I’m strolling over a dusty baseball diamond on a hot summer night on the West Side of Chicago, tumbling a few drink coupons around in my hand, skirting the immense beer line to get a bottle of water. I’m cheerfully sunburned and semi-heartbroken and my right knee hurts and I’m ready to head back to the hotel and get in bed and the line is moving pretty fast, which is good, and I hear the band playing in the background but they could be a million miles away, and I guess the song they’re playing ends, and a new one starts, and the hooded twenty-something in front of me twitches, like he’s had a stroke, and turns rabbit-quick with his mouth falling open and murmurs O Shit and starts fucking sprinting, not running, but fat cop behind me I can make it fucking sprinting, so he can dance with his friends to “All My Friends” by LCD Soundsystem.
I ask myself how did he hear it before I did?

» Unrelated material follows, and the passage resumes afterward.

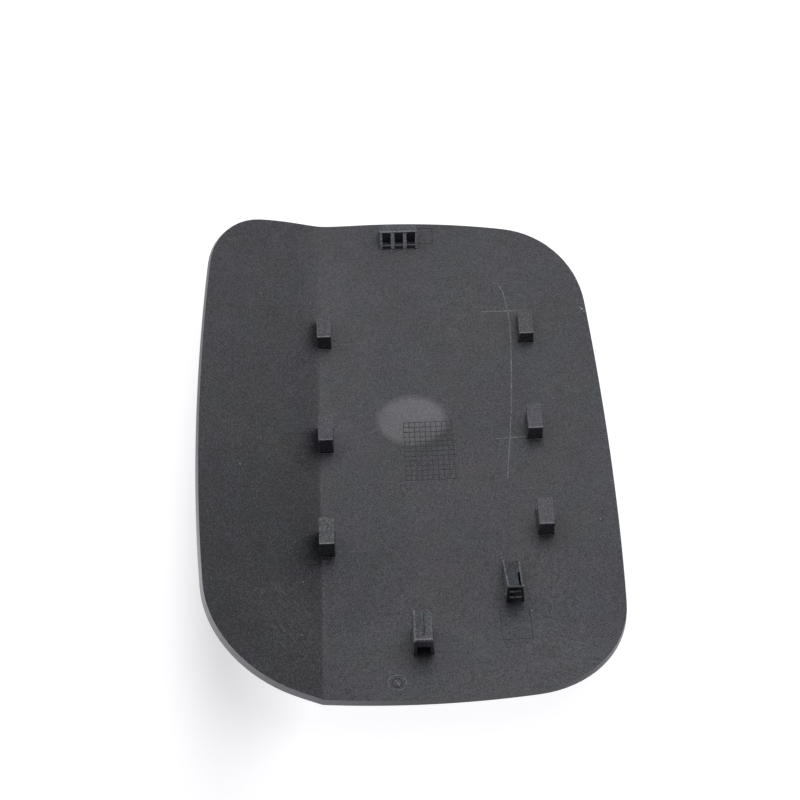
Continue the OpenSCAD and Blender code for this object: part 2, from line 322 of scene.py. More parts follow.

I like that song, too, and realize that it’s been a long time since I went to a show or a festival just to hear one song, but there was a time that I did, and if that song played, that’s the whole point of living, that one song, and this kid came to hear that one song, and I find myself running behind the kid, he’s way off now and it’s dark, but I’m running so I can go dance.
The National, High Violet
An utterly compelling, comforting, and deceptively simple album; a bit too mournful for regular play, it nonetheless did not leave my stereo for weeks. Maybe it doesn’t reach the anthemic heights of Alligator, but it’s more consistent, and better than Boxer. And lord, the lyrics: “I don’t want to get over you.” That’s all you need to say, ever.
Arcade Fire, The Suburbs
An album I wished had been around in college. Critics of the length are correct—it often drags—and sometimes it’s just too precious (“Rococo”). But when they’re on, there’s nobody better. The lyrics to the title track have brought me to tears, for God’s sake, and “Sprawl II” should be immediately remade by every punk band in the nation: if you are a teenager in Birmingham or Houston or Atlanta you should get the lyrics tattooed up and down both arms, so as to explain why you are the way you are.

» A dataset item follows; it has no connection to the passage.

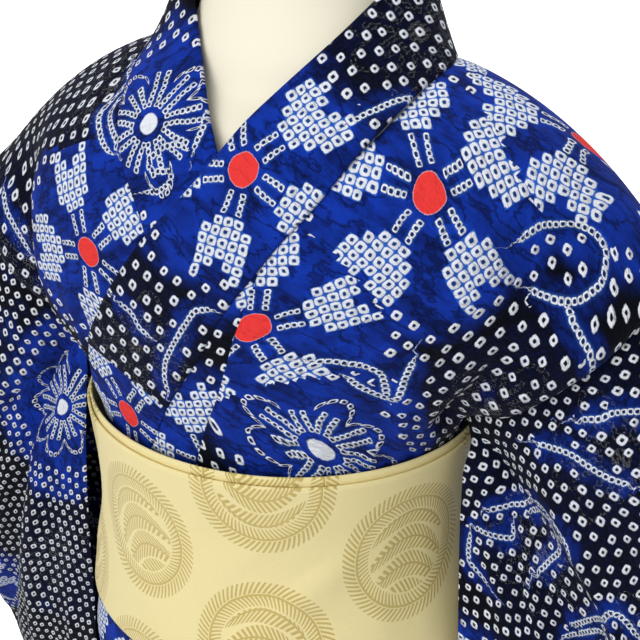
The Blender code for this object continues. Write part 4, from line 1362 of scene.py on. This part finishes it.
class YukataForm(bpy.types.PropertyGroup):
    """Colours of the dress form and its stand."""

    form: tint("Form", "Cream of the dress form", (.950, .830, .350))
    form_shade: tint("Form shade", "Slightly warmer cream", (.930, .800, .320))
    steel: tint("Pole", "Steel of the pole", (.560, .560, .570))
    base: tint("Base", "Paint of the base", (.780, .770, .740))
    voxel: metres("Voxel", "Cell of the form's smoothed surface", .004)


class YukataLight(bpy.types.PropertyGroup):
    """Stage and light."""

    paper: tint("Paper", "Floor and backdrop", (.900, .900, .900))
    paper_glow: amount("Paper glow", "Even light of the paper", 1.0)
    key: amount("Key", "Power of the main light", 38.0, unit='POWER')
    fill: amount("Fill", "Power of the fill light", 30.0, unit='POWER')
    sky: amount("Sky", "Strength of the even light", .35)
    focal_length: FloatProperty(
        name="Lens", description="Focal length", min=10.0, subtype='DISTANCE_CAMERA',
        default=FOCAL_PIXELS / PICTURE_PIXELS * SENSOR_WIDTH)


class YukataSettings(bpy.types.PropertyGroup):
    """All settings of the robe."""

    sizes: PointerProperty(type=YukataSizes)
    dye: PointerProperty(type=YukataDye)
    obi: PointerProperty(type=YukataObi)
    form: PointerProperty(type=YukataForm)
    light: PointerProperty(type=YukataLight)


class YUKATA_OT_body(bpy.types.Operator):
    """Make the two body strips and the two overlap panels"""

    bl_idname = "yukata.body"
    bl_label = "Body"

    def execute(self, context):
        yukata = context.scene.yukata
        look = ready(shibori_cotton, yukata.dye)
        for side, word in SIDES:
            body_strip(side, yukata.sizes).piece("body_" + word, "indigo_cotton", look)
            overlap_panel(side, yukata.sizes).piece("overlap_" + word, "indigo_cotton", look)
        return {'FINISHED'}


class YUKATA_OT_collar(bpy.types.Operator):
    """Make the over collar and the two lower ends of the main collar"""

    bl_idname = "yukata.collar"
    bl_label = "Collar"

    def execute(self, context):
        yukata = context.scene.yukata
        look = ready(shibori_cotton, yukata.dye)
        over_collar(yukata.sizes).piece("over_collar", "indigo_cotton", look)
        for side, word in SIDES:
            collar_end(side, yukata.sizes).piece(f"collar_{word}_end", "indigo_cotton", look)
        return {'FINISHED'}


class YUKATA_OT_sleeves(bpy.types.Operator):
    """Make the two hanging sleeves"""

    bl_idname = "yukata.sleeves"
    bl_label = "Sleeves"

    def execute(self, context):
        yukata = context.scene.yukata
        look = ready(shibori_cotton, yukata.dye)
        for side, word in SIDES:
            sleeve(side, yukata.sizes).piece("sleeve_" + word, "indigo_cotton", look)
        return {'FINISHED'}


class YUKATA_OT_skirt(bpy.types.Operator):
    """Make the six skirt widths and the fold at the waist"""

    bl_idname = "yukata.skirt"
    bl_label = "Skirt"

    def execute(self, context):
        yukata = context.scene.yukata
        look = ready(shibori_cotton, yukata.dye)
        for name, start, end, layer, columns in SKIRT_PANELS:
            panel = skirt_panel(start, end, layer, columns, yukata.sizes)
            panel.piece(name, "indigo_cotton", look)
        waist_fold(yukata.sizes).piece("waist_fold", "indigo_cotton", look)
        return {'FINISHED'}


class YUKATA_OT_obi(bpy.types.Operator):
    """Make the obi's two wraps and its flat tie at the back"""

    bl_idname = "yukata.obi"
    bl_label = "Obi"

    def execute(self, context):
        yukata = context.scene.yukata
        look = ready(woven_obi, yukata.obi)
        low, high = OBI_ROWS[0][0], OBI_ROWS[-1][0]
        wrap = OBI_CLOTH + OBI_WRAP_GAP
        obi_wrap(low, high, 0.0, yukata.sizes).piece("obi_inner_wrap", "obi_cloth", look)
        outer = obi_wrap(low - OBI_STEP, high - OBI_STEP, wrap, yukata.sizes)
        outer.piece("obi_outer_wrap", "obi_cloth", look)
        under = 2 * wrap
        for name, columns, bottom, height, thickness in KNOT_LEAVES:
            inner, outer = knot_leaf(columns, bottom, height, thickness, under)
            Shell(inner, thickness, outer=outer).piece(name, "obi_cloth", look)
            under += thickness + OBI_WRAP_GAP
        return {'FINISHED'}


class YUKATA_OT_form(bpy.types.Operator):
    """Make the dress form's smooth surface and finish its pole and base"""

    bl_idname = "yukata.form"
    bl_label = "Dress form"

    def execute(self, context):
        colours = context.scene.yukata.form
        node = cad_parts["dress_form"]
        piece = bpy.data.objects.new("dress_form_shell", node.data.copy())
        context.scene.collection.objects.link(piece)
        remesh = piece.modifiers.new("cells", 'REMESH')
        remesh.mode = 'VOXEL'
        remesh.voxel_size = colours.voxel
        remesh.use_smooth_shade = True
        ease = piece.modifiers.new("ease", 'SMOOTH')
        ease.factor = .5
        ease.iterations = 12
        smoothed = bpy.data.meshes.new_from_object(
            piece.evaluated_get(context.evaluated_depsgraph_get()))
        piece.modifiers.clear()
        piece.data = smoothed
        smoothed.shade_smooth()
        smoothed.materials.clear()
        smoothed.materials.append(ready(form_surface, colours))
        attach(piece, "root")
        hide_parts("dress_form")
        for name, make in (("stand_pole", brushed_pole), ("stand_base", painted_base)):
            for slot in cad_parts[name].material_slots:
                slot.material = ready(make, colours)
        return {'FINISHED'}


class YUKATA_OT_stage(bpy.types.Operator):
    """Make the pale floor with its backdrop, the lights and the camera"""

    bl_idname = "yukata.stage"
    bl_label = "Stage"

    def execute(self, context):
        light = context.scene.yukata.light
        self.paper(context, light)
        self.lights(context, light)
        self.camera(context, light)
        return {'FINISHED'}

    def paper(self, context, light):
        """Floor that curves up behind into a backdrop."""
        profile = [(FLOOR_FRONT, 0.0), (FLOOR_BACK, 0.0)]
        profile += [(FLOOR_BACK + BEND_RADIUS * math.sin(a), BEND_RADIUS - BEND_RADIUS * math.cos(a))
                    for a in np.radians(np.arange(10, 91, 10))]
        profile.append((FLOOR_BACK + BEND_RADIUS, PAPER_TOP))
        vertices = [(x, y, z) for y, z in profile for x in (-PAPER_HALF_WIDTH, PAPER_HALF_WIDTH)]
        faces = [(2 * k, 2 * k + 1, 2 * k + 3, 2 * k + 2) for k in range(len(profile) - 1)]
        mesh = bpy.data.meshes.new("stage_floor")
        mesh.from_pydata(vertices, [], faces)
        mesh.transform(Matrix.Rotation(math.radians(CAMERA_AZIMUTH), 4, 'Z'))
        mesh.shade_smooth()
        mesh.materials.append(ready(stage_paper, light))
        floor = bpy.data.objects.new("stage_floor", mesh)
        context.scene.collection.objects.link(floor)
        floor.visible_diffuse = False

    def lights(self, context, light):
        """Even sky, a wide key light from one side, and weaker ones from the front and the top."""
        world = bpy.data.worlds.new("studio")
        world.use_nodes = True
        background = world.node_tree.nodes["Background"]
        background.inputs["Color"].default_value = (1.0, 1.0, 1.0, 1.0)
        background.inputs["Strength"].default_value = light.sky
        context.scene.world = world
        context.scene.view_settings.view_transform = 'Standard'
        for name, place, size, setting in LAMPS:
            lamp = bpy.data.lights.new(name, 'AREA')
            lamp.energy = getattr(light, setting)
            lamp.size = size
            aimed(context, name, lamp, place)

    def camera(self, context, light):
        """Camera at the photograph's angle."""
        lens = bpy.data.cameras.new("camera")
        lens.lens = light.focal_length
        lens.sensor_width = SENSOR_WIDTH
        lens.sensor_height = SENSOR_WIDTH
        lens.sensor_fit = 'HORIZONTAL'
        lens.clip_start = .02
        lens.clip_end = 60.0
        context.scene.camera = aimed(context, "camera", lens, CAMERA_PLACE)


class YUKATA_PT_panel(bpy.types.Panel):
    """Settings and pieces of the robe"""

    bl_idname = "YUKATA_PT_panel"
    bl_label = "Shibori yukata"
    bl_space_type = 'VIEW_3D'
    bl_region_type = 'UI'
    bl_category = "Yukata"

    def draw(self, context):
        yukata = context.scene.yukata
        for group in (yukata.sizes, yukata.dye, yukata.obi, yukata.form, yukata.light):
            box = self.layout.box()
            for name in group.bl_rna.properties.keys():
                if name not in {"rna_type", "name"}:
                    box.prop(group, name)
        for operator in OPERATORS:
            self.layout.operator(operator.bl_idname)


OPERATORS = (YUKATA_OT_stage, YUKATA_OT_form, YUKATA_OT_body, YUKATA_OT_collar, YUKATA_OT_sleeves,
             YUKATA_OT_skirt, YUKATA_OT_obi)
CLASSES = (YukataSizes, YukataDye, YukataObi, YukataForm, YukataLight, YukataSettings, *OPERATORS,
           YUKATA_PT_panel)


def register():
    for group in CLASSES:
        bpy.utils.register_class(group)
    bpy.types.Scene.yukata = PointerProperty(type=YukataSettings)


def unregister():
    del bpy.types.Scene.yukata
    for group in reversed(CLASSES):
        bpy.utils.unregister_class(group)


def main():
    register()
    bpy.ops.yukata.stage()
    bpy.ops.yukata.form()
    bpy.ops.yukata.body()
    bpy.ops.yukata.collar()
    bpy.ops.yukata.sleeves()
    bpy.ops.yukata.skirt()
    bpy.ops.yukata.obi()


if __name__ == "__main__":
    main()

Broken Social Scene, Forgiveness Rock Record
The terrific sprawl and scope of the band had never locked onto me until I saw them play live in Chicago this summer. This record is like a really good action movie; it goes all over the place, and does tons of crazy different things, and even if it might be shallow in places, it feels great.
This is even with a moratorium on new music buys, y’all. Limited only to music I acquired in a physical format. I do not buy digital music, but I do download free singles and bootlegs. This doesn’t include music gifted to me via mix or “hey mom brought all our old records up, come get them.”